All for the apps! Let’s start with this because it’s basically a catalyst for change in the IT we’re witnessing right now. A long time ago, when the world was simple and money didn’t matter as much one physical server would run one OS and was used to operate one app. Future accountants decided that the cash must be balanced and began to search for a solution in which one could run more applications on one server. Virtualization was deemed the solution. And this was enough for a couple of years. Unfortunately, it turned out as with most solutions, that this one wasn’t a perfect. We need to remember that while it’s an all for the apps approach the VM model focuses heavily on the operating systems: one VM and one OS … And while sometimes this is needed, at other times the lighter OS we have the better. Using the virtualization analogy, you could assume that we install a hypervisor on a physical server and it doesn’t matter which one, it could be a VMware vSphere, Microsoft, Hyper-V, KVM, XEN or anything on these lines. We lubricate the physical layer with a virtual one and regardless of what it is, it will allow us to share the physical server resources encompass our virtual machines. Then, on each virtual machine we install a Windows or a Linux. The services are another layer that allow us to launch our apps… and it all looks somehiting like this:

You do not have to be a genius to realize that we have quite a lot of duplicated elements here, and the hypervisor seems to be a redundant piece of ballast, in certain scenarios at least. I’m not saying that the idea of virtualization is bad, please keep this in mind. Virtualization has given us a lot and no one is going to argue otherwise, however, when you look at the above drawing it’s tempting to try to optimize the hypervisor layer, VM and OS… In short, it’s best if they were not there but all the advantages of their existence remained. It’d be a solution on the lines of having a cake and eating a cake. This is where the idea of containers appears, serving as a kind of compromise in optimization. They do not eliminate everything, but limit the number of elements. So, what are the containers?
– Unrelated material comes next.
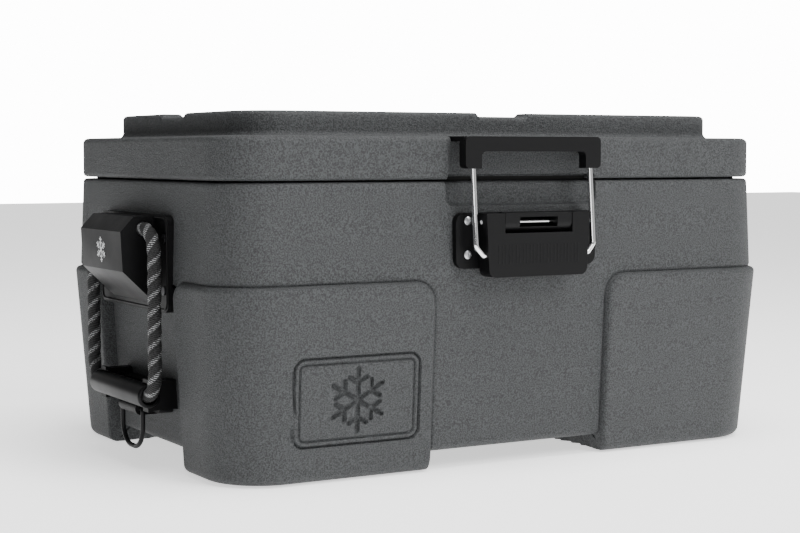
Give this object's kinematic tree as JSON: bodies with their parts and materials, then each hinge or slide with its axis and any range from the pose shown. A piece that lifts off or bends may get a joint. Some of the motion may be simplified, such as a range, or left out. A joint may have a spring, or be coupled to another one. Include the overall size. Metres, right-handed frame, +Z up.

Let’s put it this way, very generally speaking, these can be compared to a VMs of sorts, i.e. the environment for running applications in which the operating system is limited to the necessary minimum. 

If you remember jail or chroot, and I know we’re talking borderline Triassic/Jurassic eras for IT… but maybe someone is still there;) If you remember them, you should have a basic understanding of the container concept. So, wrapping up these geriatrics, let’s take the above diagram and modify it so that it shows the framework architecture of the containerization environment:

Straight from the start you can see the fundamental difference – lack of a hypervisor and the appearance of small containers. So, what happened? Well, the hypervisor layer isn’t required, and the operating system layer is unified for all applications. Let’s introduce a naming convention – the operating system, when speaking about containerization, is called Hardware Land and it runs in it a program called the Docker Engine. This in turn allows you to run Docker Image – images containing the applications. In our analogy to virtualization the Docker Engine is a specific launching service on Hardware Land that acts as a hypervisor of Docker Image i.e. virtual machines.